Critique? Read it before you post it. "I" instead of "i" for example. The **** I've got no problem with, but you might try inventing some new ones. Its always an interesting exercise!

Regards
M.

hillwalker
12-15-2010, 09:44 AM
Part of the enjoyment of writing a story is not knowing where it will lead you. You say you have no concrete plot in mind - but you do have the skeleton in place. All it needs is a little more flesh on the bones then see where the main character leads you.
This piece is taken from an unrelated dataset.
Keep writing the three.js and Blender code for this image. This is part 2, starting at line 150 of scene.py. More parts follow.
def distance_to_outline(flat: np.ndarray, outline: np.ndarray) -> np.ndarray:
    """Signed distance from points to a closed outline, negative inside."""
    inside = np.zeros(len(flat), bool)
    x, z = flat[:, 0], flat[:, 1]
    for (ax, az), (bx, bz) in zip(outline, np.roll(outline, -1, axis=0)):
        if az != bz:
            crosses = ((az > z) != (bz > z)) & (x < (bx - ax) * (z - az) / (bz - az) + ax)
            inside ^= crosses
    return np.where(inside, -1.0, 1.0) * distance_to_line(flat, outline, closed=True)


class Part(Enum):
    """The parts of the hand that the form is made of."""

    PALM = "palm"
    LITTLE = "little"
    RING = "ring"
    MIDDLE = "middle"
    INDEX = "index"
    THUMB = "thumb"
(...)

I was curious as to why someone was driving home from school at 4 in the morning. Perhaps that's an issue that can be explored further. The narrator successfully hid his slacker lifestyle from his parents. Is he also trying to keep certain delicate matters from the reader?
Are there any other private parts of his life that are going to be exposed? Those X-rated photographs on his laptop? The two girls he was cheating on at the same time? This story can go off in a number of directions - but, of course, how it all ends needs to be thought out quite carefully so the reader doesn't feel cheated.

Have fun

H

YRKB
12-20-2010, 11:29 AM
i started an introduction for a short story, and while i was writing it i realized that i havent really thought of a concrete plot yet. i dont really write stories often, so i just wanted some feedback on the introduction. and maybe some ideas on where to take the rest of the story.
thanks.
Dying at 20 is ****. It’s not about hearing all the parents, aunts, and teachers talk about my potential, how I was so smart, I was just going places and all that. The worst part is the fact that that everyone thinks you were ****ed up when it happened. Every time I got a new facebook group invite or whatever with a RIP in the title, I just figured the vikes got to him. Maybe it was the coke, or the Xanax or whatever. If you were a teen who just liked to get high, you probably just overdosed.
**** that. That’s not true at all. It was just me in this car. I was just trying to drive home from school, and it was 4 in the morning, and the guy in the other car got sleepy on the wheel. Nobody was ****ed up. I mean it was ****ed up to be driving and sleeping, but besides that nobody took anything. Now I’m sitting in a coffin staring out at my mom and dad crying. God this is awkward. The scientist found THC in me, and that’s why mom and dad are extra mad. Like weed could kill anyone. Is it bad that that’s the part that makes me feel the worst? The fact that my parents found out that I like to get high? I worked so hard to keep them from that, I always had the towel under the door, I kept the bud deep down my underwear drawer. I kept my GPA at school up, and I made sure to get that internship. Nobody in the family would’ve guessed how I loved to get high. And I almost would’ve gotten away with it, except for that bastard that ran me off the road.

I think what comes across quite quickly is a certain likeability and humorous streak to this character - as a writer, you've used the narrative voice - and the persona within it so to speak - to highlight some pretty profound issues, but deliver them in quite a lighthearted, zesty way.

It doesn't feel 'heavy' - it seems like quite a character oriented piece and perhaps satirical in some way. I'm not sure if that's the direction you want to go in with the plot, or if that's even the style you wanted to come across - i read it in that way.

As an introduction it tells me I can expect a sense of character (despite the character being dead - quite a topical USP I suppose) growth with some amusing analysis and situations along the way.